The total interest cost over 25 years: why deposit size matters so much
Most people focus on the monthly payment. The long-term picture is even more compelling:
Comparing 5% vs 10% vs 20% deposit on a £285,000 property over 25 years:
| Deposit | Mortgage | Rate | Monthly payment | Total paid | Total interest |
|---|---|---|---|---|---|
| 5% (£14,250) | £270,750 | 5.7% | £1,705 | £511,500 | £240,750 |
| 10% (£28,500) | £256,500 | 4.7% | £1,435 | £430,500 | £174,000 |
| 20% (£57,000) | £228,000 | 4.3% | £1,250 | £375,000 | £147,000 |
The difference in total interest between a 5% and 10% deposit: £66,750. Between a 5% and 20% deposit: £93,750.
These are not small amounts. This is why financial advisers consistently say: save as much deposit as you can, as long as you can, before buying — within reason. The catch is that house prices may rise while you save. The calculus is different in a fast-rising market vs a flat one.
Shared Ownership: an alternative for smaller deposits
If 5–10% of full price is beyond reach, Shared Ownership lets you buy 25–75% of a property and pay subsidised rent on the share you don't own. Your deposit is then only 5% of the share you're buying:
Example: A £285,000 flat in Shared Ownership. You buy a 40% share = £114,000. Your deposit: 5% of £114,000 = £5,700. Your mortgage: £108,300. Rent on the remaining 60% share (£171,000) at ~2.5%/year = £356/month.
This is significantly more accessible. The trade-off is the rent, the restrictions on selling, and the complexity of "staircasing" to full ownership over time.

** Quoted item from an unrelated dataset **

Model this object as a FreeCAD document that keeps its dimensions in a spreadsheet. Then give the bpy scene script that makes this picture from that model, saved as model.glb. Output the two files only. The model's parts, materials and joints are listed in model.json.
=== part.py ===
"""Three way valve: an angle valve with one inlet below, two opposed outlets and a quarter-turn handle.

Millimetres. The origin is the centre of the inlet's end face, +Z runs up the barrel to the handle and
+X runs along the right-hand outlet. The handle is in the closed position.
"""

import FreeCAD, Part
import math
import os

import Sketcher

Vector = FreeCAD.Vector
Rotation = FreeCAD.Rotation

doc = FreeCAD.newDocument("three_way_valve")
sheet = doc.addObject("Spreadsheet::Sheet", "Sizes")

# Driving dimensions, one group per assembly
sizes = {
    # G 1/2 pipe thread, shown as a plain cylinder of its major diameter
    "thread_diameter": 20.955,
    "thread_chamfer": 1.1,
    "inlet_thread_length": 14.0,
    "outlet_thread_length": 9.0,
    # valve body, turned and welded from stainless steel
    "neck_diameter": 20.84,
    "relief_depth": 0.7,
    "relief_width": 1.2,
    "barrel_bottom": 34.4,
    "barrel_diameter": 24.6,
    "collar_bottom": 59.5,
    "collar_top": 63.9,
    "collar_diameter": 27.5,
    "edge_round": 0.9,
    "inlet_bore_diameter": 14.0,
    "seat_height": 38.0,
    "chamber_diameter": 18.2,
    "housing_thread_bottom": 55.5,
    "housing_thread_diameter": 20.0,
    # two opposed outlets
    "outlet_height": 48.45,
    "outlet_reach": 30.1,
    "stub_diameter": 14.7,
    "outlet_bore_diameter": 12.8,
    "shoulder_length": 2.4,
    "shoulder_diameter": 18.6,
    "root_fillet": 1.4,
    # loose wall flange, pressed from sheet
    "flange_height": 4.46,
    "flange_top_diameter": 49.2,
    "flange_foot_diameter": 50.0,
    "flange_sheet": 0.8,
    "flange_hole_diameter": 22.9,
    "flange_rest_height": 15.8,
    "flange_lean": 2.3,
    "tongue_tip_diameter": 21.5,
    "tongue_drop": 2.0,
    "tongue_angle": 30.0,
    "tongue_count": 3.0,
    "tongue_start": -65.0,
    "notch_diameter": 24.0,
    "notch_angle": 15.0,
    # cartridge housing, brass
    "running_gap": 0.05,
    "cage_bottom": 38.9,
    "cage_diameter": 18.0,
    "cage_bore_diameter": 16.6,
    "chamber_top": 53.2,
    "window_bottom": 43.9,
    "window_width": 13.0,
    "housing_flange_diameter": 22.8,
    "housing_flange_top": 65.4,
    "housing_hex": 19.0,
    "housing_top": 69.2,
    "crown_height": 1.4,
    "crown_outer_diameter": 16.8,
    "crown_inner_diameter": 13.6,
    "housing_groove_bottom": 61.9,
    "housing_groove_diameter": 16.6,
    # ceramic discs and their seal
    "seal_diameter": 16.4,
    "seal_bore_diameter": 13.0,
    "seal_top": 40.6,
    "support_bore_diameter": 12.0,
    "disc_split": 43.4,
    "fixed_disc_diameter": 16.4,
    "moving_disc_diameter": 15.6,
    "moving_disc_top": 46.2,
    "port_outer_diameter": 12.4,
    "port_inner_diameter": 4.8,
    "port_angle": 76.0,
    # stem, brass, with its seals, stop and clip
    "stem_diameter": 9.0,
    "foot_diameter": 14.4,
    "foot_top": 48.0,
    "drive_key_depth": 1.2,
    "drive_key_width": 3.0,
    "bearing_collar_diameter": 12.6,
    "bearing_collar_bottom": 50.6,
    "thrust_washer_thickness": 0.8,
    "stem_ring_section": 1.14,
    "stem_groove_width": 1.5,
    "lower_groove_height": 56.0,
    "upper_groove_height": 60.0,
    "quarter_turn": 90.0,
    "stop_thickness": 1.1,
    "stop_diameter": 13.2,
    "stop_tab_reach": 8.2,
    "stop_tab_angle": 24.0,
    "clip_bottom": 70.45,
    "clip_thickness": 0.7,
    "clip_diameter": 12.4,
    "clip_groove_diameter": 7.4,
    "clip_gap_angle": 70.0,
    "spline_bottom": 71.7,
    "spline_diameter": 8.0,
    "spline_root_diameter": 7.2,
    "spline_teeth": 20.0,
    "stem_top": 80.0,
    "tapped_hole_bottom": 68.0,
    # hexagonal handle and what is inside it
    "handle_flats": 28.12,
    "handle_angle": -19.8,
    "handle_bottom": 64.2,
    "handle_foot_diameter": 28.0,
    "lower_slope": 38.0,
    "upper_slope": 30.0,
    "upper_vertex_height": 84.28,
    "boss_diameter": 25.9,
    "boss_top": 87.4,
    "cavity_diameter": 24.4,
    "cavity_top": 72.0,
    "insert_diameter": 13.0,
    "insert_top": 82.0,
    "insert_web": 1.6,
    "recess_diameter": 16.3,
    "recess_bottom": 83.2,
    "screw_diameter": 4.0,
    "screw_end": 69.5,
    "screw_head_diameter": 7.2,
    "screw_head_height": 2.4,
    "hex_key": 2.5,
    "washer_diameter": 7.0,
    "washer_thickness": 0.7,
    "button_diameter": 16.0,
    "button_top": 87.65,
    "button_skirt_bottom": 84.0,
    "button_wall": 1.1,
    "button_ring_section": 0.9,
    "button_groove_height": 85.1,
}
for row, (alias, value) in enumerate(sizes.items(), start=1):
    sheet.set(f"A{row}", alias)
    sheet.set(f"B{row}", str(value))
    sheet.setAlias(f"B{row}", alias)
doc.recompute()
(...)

The Mortgage Guarantee Scheme in 2026
Extended to June 2027, the MGS allows lenders to offer 95% LTV mortgages with a government-backed guarantee on the 80–95% portion of the loan. This reduces lender risk and keeps 95% products available even when lenders would otherwise withdraw them.
Eligibility:
- Property price up to £600,000
- Must be a repayment mortgage (not interest-only)
- Residential purchase only (not buy-to-let)

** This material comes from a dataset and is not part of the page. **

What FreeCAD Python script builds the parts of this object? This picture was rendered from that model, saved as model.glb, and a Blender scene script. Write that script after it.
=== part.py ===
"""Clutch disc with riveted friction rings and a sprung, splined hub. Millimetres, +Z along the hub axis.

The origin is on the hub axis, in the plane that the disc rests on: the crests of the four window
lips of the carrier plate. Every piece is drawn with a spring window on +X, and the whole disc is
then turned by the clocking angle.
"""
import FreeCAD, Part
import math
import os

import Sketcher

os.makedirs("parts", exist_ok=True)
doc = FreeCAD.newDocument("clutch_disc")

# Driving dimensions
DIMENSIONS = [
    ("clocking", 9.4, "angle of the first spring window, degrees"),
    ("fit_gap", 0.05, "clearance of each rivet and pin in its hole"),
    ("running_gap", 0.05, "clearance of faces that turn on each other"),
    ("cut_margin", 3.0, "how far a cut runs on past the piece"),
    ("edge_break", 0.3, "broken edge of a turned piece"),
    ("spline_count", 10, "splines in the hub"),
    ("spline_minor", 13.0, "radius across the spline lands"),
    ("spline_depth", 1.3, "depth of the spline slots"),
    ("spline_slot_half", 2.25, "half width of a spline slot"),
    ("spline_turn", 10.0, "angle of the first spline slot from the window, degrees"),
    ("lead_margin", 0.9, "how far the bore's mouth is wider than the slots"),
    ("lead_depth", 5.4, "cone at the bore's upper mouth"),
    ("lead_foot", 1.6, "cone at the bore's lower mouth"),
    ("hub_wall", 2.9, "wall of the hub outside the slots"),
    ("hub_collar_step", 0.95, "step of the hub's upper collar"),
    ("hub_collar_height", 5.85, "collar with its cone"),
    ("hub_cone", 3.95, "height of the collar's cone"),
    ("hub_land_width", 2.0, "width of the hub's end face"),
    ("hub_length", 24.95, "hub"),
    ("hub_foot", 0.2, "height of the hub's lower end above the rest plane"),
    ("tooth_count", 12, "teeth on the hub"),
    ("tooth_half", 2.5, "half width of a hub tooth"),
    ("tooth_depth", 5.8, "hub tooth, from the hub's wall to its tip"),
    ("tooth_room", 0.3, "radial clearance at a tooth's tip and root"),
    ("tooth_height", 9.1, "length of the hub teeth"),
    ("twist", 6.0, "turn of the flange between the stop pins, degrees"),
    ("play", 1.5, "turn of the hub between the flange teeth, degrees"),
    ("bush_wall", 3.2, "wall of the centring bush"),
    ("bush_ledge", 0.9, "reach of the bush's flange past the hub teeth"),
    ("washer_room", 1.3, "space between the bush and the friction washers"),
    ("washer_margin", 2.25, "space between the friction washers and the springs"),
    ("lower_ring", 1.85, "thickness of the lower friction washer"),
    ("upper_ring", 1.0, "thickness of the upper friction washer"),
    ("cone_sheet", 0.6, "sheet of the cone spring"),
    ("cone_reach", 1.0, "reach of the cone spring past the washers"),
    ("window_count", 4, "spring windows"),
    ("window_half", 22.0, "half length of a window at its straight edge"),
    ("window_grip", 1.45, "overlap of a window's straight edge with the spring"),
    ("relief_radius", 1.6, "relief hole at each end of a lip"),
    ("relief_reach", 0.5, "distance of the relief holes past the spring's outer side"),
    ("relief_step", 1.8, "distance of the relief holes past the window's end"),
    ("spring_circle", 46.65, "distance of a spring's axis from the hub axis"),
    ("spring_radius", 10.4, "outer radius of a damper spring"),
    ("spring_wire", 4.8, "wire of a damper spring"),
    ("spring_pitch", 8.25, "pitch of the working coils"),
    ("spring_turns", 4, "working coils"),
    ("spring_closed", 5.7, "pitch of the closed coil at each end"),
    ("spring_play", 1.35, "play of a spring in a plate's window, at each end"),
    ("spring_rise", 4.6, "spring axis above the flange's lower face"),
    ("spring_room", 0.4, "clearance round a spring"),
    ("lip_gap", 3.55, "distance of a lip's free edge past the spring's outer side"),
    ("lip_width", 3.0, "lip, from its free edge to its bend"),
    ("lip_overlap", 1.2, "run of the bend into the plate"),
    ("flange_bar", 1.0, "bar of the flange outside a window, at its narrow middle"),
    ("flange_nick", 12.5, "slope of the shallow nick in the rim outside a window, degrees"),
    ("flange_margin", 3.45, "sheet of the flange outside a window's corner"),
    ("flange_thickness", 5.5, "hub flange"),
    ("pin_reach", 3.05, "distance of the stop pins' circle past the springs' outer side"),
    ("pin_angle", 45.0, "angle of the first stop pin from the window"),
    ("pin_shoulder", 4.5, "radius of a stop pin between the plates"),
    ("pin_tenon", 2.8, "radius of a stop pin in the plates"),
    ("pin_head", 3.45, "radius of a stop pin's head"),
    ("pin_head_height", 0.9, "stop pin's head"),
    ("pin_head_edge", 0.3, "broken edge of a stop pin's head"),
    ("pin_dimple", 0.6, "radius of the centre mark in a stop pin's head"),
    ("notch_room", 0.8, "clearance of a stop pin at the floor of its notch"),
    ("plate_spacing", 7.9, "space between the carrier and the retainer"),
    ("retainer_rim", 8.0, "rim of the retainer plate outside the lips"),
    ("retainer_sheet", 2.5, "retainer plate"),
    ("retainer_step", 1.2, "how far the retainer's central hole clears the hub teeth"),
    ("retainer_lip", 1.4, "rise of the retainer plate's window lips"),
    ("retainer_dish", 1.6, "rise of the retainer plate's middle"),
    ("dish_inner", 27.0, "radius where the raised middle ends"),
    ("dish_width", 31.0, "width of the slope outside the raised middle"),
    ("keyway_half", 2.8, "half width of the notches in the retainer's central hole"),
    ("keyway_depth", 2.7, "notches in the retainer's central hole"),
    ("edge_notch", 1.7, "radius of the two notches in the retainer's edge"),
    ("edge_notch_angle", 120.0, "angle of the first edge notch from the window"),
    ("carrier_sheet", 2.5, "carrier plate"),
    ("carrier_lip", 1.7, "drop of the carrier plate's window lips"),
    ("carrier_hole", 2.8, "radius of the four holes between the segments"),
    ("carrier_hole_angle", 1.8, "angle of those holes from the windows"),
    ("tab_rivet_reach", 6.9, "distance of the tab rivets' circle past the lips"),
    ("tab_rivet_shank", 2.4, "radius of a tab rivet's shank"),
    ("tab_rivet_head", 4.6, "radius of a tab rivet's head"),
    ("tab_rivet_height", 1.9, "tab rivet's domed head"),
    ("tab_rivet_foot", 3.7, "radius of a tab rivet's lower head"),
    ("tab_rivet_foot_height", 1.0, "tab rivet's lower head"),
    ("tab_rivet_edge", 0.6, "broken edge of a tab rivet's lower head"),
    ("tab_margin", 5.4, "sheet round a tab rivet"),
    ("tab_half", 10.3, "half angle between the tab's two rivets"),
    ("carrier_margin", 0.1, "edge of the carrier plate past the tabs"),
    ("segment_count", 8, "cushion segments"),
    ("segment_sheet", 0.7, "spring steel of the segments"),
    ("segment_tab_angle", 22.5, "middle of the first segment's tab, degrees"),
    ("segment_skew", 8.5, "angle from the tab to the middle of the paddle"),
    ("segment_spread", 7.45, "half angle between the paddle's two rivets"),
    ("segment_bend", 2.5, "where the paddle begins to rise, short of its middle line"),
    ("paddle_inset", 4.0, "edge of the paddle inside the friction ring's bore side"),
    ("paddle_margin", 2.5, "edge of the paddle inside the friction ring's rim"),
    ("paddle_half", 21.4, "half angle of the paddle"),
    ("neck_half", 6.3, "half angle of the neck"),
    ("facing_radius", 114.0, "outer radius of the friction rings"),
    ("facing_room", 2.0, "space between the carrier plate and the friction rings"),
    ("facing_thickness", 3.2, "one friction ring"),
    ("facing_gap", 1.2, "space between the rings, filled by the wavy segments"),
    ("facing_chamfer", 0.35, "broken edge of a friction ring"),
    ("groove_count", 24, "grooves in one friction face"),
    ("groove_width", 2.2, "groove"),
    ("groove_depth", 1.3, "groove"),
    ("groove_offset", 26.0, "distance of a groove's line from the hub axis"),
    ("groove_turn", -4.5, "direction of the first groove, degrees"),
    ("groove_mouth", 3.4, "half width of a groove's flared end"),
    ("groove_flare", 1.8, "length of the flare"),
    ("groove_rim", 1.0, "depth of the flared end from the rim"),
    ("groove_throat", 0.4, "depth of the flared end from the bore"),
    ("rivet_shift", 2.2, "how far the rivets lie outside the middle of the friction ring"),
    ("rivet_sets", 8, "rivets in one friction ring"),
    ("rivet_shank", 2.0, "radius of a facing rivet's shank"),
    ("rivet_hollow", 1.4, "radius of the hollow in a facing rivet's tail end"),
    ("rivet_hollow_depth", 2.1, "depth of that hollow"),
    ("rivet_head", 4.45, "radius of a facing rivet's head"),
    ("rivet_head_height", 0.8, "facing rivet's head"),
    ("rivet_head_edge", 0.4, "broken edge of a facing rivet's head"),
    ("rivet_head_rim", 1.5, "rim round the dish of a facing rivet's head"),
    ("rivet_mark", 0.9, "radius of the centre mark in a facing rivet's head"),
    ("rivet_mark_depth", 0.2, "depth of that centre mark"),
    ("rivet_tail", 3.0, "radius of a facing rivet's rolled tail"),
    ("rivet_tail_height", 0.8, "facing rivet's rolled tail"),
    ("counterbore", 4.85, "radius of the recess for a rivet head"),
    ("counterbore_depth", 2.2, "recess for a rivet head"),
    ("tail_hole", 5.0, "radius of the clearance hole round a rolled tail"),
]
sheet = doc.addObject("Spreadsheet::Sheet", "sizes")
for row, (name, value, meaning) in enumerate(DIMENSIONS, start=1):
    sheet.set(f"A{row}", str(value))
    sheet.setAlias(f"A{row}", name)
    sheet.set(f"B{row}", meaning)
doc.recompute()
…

- Must be your primary residence
- No minimum/maximum income requirement
The scheme doesn't cap income or restrict to first-time buyers — though in practice it's most used by FTBs who have the smallest deposits.

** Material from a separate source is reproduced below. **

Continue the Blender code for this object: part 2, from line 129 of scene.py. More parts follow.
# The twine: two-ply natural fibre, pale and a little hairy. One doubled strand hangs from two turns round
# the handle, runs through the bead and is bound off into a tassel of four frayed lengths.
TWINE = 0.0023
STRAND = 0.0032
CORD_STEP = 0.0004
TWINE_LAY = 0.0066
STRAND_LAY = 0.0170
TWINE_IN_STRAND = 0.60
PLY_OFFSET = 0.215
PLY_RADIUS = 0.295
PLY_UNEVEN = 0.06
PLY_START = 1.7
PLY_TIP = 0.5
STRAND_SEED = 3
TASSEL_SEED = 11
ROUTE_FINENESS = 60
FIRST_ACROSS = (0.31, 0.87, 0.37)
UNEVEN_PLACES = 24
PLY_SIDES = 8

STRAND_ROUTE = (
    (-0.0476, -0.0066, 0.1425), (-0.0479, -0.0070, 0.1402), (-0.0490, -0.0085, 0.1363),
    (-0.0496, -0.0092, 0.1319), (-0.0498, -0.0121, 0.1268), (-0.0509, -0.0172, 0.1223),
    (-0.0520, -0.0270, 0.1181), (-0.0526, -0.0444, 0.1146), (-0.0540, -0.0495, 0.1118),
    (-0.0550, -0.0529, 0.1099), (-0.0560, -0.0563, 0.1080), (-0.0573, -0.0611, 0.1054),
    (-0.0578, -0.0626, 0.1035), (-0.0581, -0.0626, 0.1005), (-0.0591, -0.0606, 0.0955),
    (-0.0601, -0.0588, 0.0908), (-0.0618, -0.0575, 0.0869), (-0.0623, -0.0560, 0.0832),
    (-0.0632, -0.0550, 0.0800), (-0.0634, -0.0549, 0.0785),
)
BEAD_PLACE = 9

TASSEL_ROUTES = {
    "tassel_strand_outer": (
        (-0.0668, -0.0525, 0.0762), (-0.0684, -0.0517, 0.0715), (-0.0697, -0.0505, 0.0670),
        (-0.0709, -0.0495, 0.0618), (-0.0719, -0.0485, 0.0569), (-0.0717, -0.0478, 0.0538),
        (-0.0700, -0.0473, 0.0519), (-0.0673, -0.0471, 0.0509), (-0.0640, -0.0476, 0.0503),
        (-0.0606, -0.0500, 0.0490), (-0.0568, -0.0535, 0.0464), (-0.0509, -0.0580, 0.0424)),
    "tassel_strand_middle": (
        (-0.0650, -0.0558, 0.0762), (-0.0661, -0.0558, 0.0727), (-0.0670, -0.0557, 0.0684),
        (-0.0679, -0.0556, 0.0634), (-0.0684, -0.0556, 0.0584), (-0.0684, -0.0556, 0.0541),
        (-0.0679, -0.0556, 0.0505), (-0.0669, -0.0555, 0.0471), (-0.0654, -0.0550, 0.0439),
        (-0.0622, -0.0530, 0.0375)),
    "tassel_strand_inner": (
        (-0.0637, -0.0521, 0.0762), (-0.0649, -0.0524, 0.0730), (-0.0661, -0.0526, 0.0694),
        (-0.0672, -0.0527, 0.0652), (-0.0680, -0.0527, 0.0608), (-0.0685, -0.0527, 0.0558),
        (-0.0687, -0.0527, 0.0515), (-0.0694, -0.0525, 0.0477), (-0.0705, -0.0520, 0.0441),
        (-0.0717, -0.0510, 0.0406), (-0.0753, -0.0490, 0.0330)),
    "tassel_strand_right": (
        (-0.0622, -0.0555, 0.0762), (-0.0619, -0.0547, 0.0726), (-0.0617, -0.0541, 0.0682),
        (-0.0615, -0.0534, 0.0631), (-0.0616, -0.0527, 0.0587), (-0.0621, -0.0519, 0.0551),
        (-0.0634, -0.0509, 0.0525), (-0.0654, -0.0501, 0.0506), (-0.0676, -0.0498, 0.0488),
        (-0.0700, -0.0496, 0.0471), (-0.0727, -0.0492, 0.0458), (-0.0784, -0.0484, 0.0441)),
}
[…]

Right to Buy and Council tenants
If you're a secure council or social housing tenant, Right to Buy lets you purchase your rented home at a significant discount:
- Maximum discount: £102,400 in London, £87,200 elsewhere
- Discount increases with years of tenancy (minimum 3 years, maximum 70% of property value or the cash cap)
- The discount can serve as your deposit in some cases — many lenders accept RTB discount as a substitute for a cash deposit
This remains one of the most valuable forms of housing subsidy available — though stock is limited and not all properties are eligible.
Mortgage Calculator
Calculate monthly mortgage payments, total interest, and full repayment cost.
Calculate your mortgage repaymentsSources
- Nationwide: House Price Index
- Halifax: House Price Index
- HMRC: Stamp Duty Land Tax — first-time buyers
- gov.uk: Mortgage Guarantee Scheme
- gov.uk: Lifetime ISA
- gov.uk: Shared Ownership scheme
- gov.uk: Right to Buy
Frequently asked questions
What is the minimum deposit needed to buy a house in the UK?
The minimum deposit is 5% of the property purchase price. On the average UK house price of around £285,000 (Nationwide, May 2026), that's £14,250. You can access 95% LTV mortgages through major lenders including Halifax, NatWest, Nationwide and Santander — partly supported by the Mortgage Guarantee Scheme, extended to June 2027.
How does deposit size affect my mortgage interest rate?
Larger deposits unlock lower Loan-to-Value (LTV) ratios, which typically come with better interest rates. In 2026, the difference between a 5% deposit (95% LTV) and a 10% deposit (90% LTV) is roughly 0.8–1.0% in interest rate. That rate difference on a £270,000 mortgage translates to around £150–£200/month in repayment savings — or over £45,000 across a 25-year term.
Can I get a mortgage with a 5% deposit in 2026?
Yes. The Mortgage Guarantee Scheme remains available until at least June 2027, enabling mainstream lenders to offer 95% LTV mortgages on properties up to £600,000. You'll typically need a good credit score and the property must be a repayment mortgage on a residential purchase (not buy-to-let or interest-only). Rates are notably higher at 95% LTV than at 90%.
How long will it take to save a house deposit?
At £500/month saving, a 10% deposit of £28,500 takes approximately 4 years 9 months. At £1,000/month, it takes about 2 years 5 months. Using a Lifetime ISA, you can receive a 25% government bonus on up to £4,000/year — effectively saving £5,000/year toward your deposit. The LISA property cap is £450,000, well above average house prices outside London.
Is the Mortgage Guarantee Scheme still available in 2026?
Yes. The UK government extended the Mortgage Guarantee Scheme to June 2027. It enables lenders to offer 95% LTV mortgages with a government-backed guarantee on the portion above 80% LTV. The scheme applies to properties up to £600,000, must be a repayment mortgage, and is not available for buy-to-let or new-build-only schemes (though some lenders accept new builds).